4) What does one look for in RRM? It’s a combination of sharpness and artistic blurriness. Not a lot of people understand this part, but it’s actually a combination of art and science. Art being the artistic blurriness while science is the part you get to identify your subject. I must say, it’s about making your images look unique.
5) Is this the poor man’s macro? Well, yes… Back in the days when there was no dedicated lens, I believe people got innovative and decided to make do with what they had. Reversing a lens with a Reverse Ring Adapter helped.
6) What’s a reverse 50mm f/1.4 like? A simple reverse 50mm 1.4 is almost equivalent to a + 20 diopter and the plus point is, if you are using a NIKKOR 50mm f/1.4 like me, you’re guaranteed the best glass in the market.
7) What is mininum focus distance? This could be 2 or 3cm or closer. Thus getting the right port configuration is a must to fit your lens configuration.
8) What about lens combinations? There are tons of lenses out there. Some you might have owned or can be purchased. It’s like Lego – you can customise your image to your preference (bokeh, magnification etc).

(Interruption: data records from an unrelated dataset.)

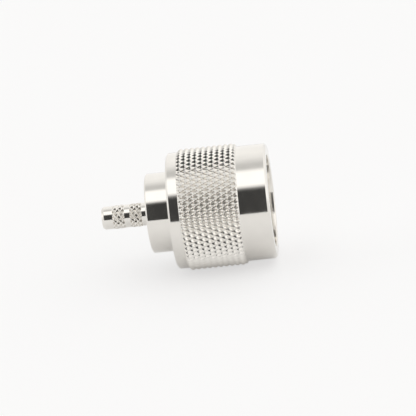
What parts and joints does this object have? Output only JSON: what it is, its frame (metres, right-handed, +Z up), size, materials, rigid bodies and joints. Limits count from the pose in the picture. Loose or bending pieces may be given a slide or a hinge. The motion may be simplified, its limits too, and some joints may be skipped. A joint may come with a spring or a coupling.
{
  "type": "n type connector",
  "caption": "Straight coaxial crimp plug with a knurled screw-on coupling nut, slotted outer contact, centre pin and a knurled stem for the cable's braid.",
  "frame": {"origin": "on the axis at the reference plane, the front end of the outer contact", "axes": "+X along the axis towards the mating jack, -X towards the cable, +Z up as the plug lies on its nut"},
  "size_m": [0.0295, 0.021, 0.021],
  "materials": {
    "nickel_plate_nut": "polished",
    "nickel_plate_shell": "polished",
    "nickel_plate_contact": "polished",
    "ptfe": "satin",
    "gold_plate": "polished",
    "silicone": "matte",
    "spring_steel": "satin"
  },
  "bodies": {
    "plug_body": {"body_shell": "nickel_plate_shell", "outer_contact": "nickel_plate_contact", "insulator": "ptfe", "centre_contact": "gold_plate", "gasket": "silicone"},
    "ring": {"retaining_ring": "spring_steel"},
    "nut": {"coupling_nut": "nickel_plate_nut"}
  },
  "joints": [
    {"name": "nut_float", "type": "slide", "parent": "plug_body", "child": "ring", "axis": [1, 0, 0], "range_m": [0, 0.0004]},
    {"name": "nut_spin", "type": "hinge", "parent": "ring", "child": "nut", "pos_m": [-0.0137, 0, 0], "axis": [1, 0, 0], "continuous": true}
  ]
}
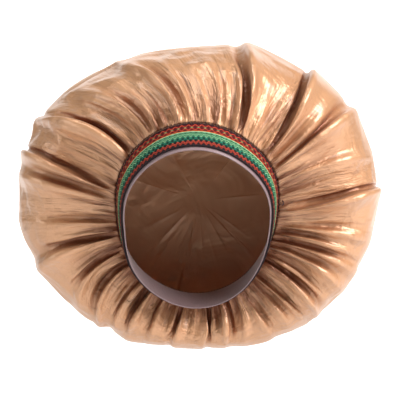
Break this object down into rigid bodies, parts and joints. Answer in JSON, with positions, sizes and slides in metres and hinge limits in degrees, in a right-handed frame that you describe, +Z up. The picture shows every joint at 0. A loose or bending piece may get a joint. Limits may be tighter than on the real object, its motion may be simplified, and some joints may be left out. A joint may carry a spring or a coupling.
{
  "type": "satin hair bonnet",
  "caption": "Puffed satin sleep bonnet in its worn form, gathered with deep folds onto a wide zigzag-patterned elastic band.",
  "frame": {"origin": "middle of the head opening, where the satin is sewn to the band", "axes": "+X to the right of someone who looks at the wearer's face, -Y the way the wearer faces, +Z up"},
  "size_m": [0.3751, 0.2565, 0.3167],
  "materials": {
    "satin": "shiny champagne satin",
    "elastic": "woven elastic with zigzag rows",
    "lining": "smooth mauve satin strip"
  },
  "bodies": {
    "root": {"crown": "satin", "band": "elastic", "band_lining": "lining"}
  },
  "joints": []
}
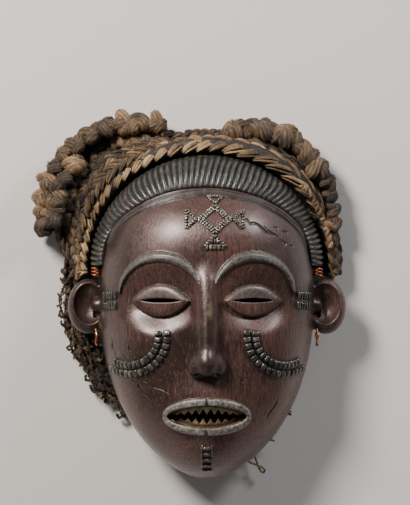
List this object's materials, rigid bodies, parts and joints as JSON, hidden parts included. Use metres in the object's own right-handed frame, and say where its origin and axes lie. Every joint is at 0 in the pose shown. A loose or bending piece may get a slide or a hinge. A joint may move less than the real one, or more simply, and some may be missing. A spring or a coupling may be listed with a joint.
{
  "type": "carved wooden face mask",
  "caption": "Hollow carved wooden dance mask with a fluted headband, ears, slit eyes and filed teeth, and a wig of plaited and knotted fibre.",
  "frame": {"origin": "bottom centre of the bounding box, on the surface that the open back lies on", "axes": "+Y from the chin to the crown, +Z out of the face (up, as the mask lies on its back), +X to a viewer's right"},
  "size_m": [0.2266, 0.2654, 0.1027],
  "materials": {
    "carved_wood": "satin, dark, rubbed",
    "fibre": "dry plant fibre",
    "copper": "worn copper wire"
  },
  "bodies": {
    "root": {"wooden_mask": "carved_wood", "hair_cap": "fibre", "front_plait": "fibre", "knotted_braid_left": "fibre", "knotted_braid_right": "fibre", "side_fringe": "fibre", "ear_wire_left": "copper", "ear_wire_right": "copper", "temple_wire_left": "copper", "temple_wire_right": "copper", "jaw_knot_upper": "fibre", "jaw_knot_lower": "fibre", "jaw_cord": "fibre"}
  },
  "joints": []
}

Combining your lens will give you more magnification, different bokeh and paper-thin-focus working distance, so it’s best that your practice on land prior to getting in the water.

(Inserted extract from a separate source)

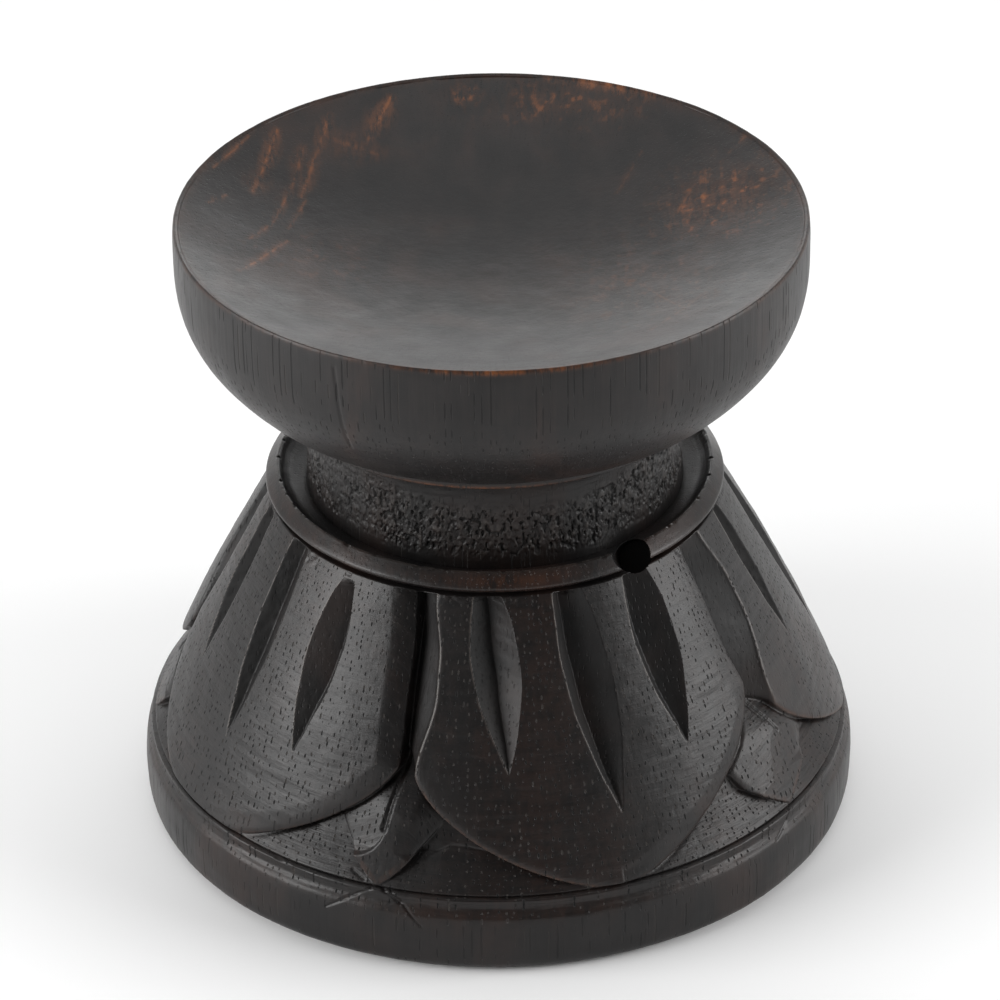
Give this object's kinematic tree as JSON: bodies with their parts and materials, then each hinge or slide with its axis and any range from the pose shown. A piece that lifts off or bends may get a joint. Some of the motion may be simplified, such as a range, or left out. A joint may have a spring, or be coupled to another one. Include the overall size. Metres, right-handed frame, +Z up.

9) What subject is RRM approved? Basically, it’s all about knowing your lens and working with subjects that fit your viewfinder. Easy? Try it – I suggest you practice on land first.
10) How to create the swirling bokeh? That’s all about how creative you want to get. Understand your lens and you will be rewarded. The fun starts when you go reverse.
Well, I hope that I have helped inspire you to try and play with your equipment more.
Have a great day and enjoy all subjects in reverse!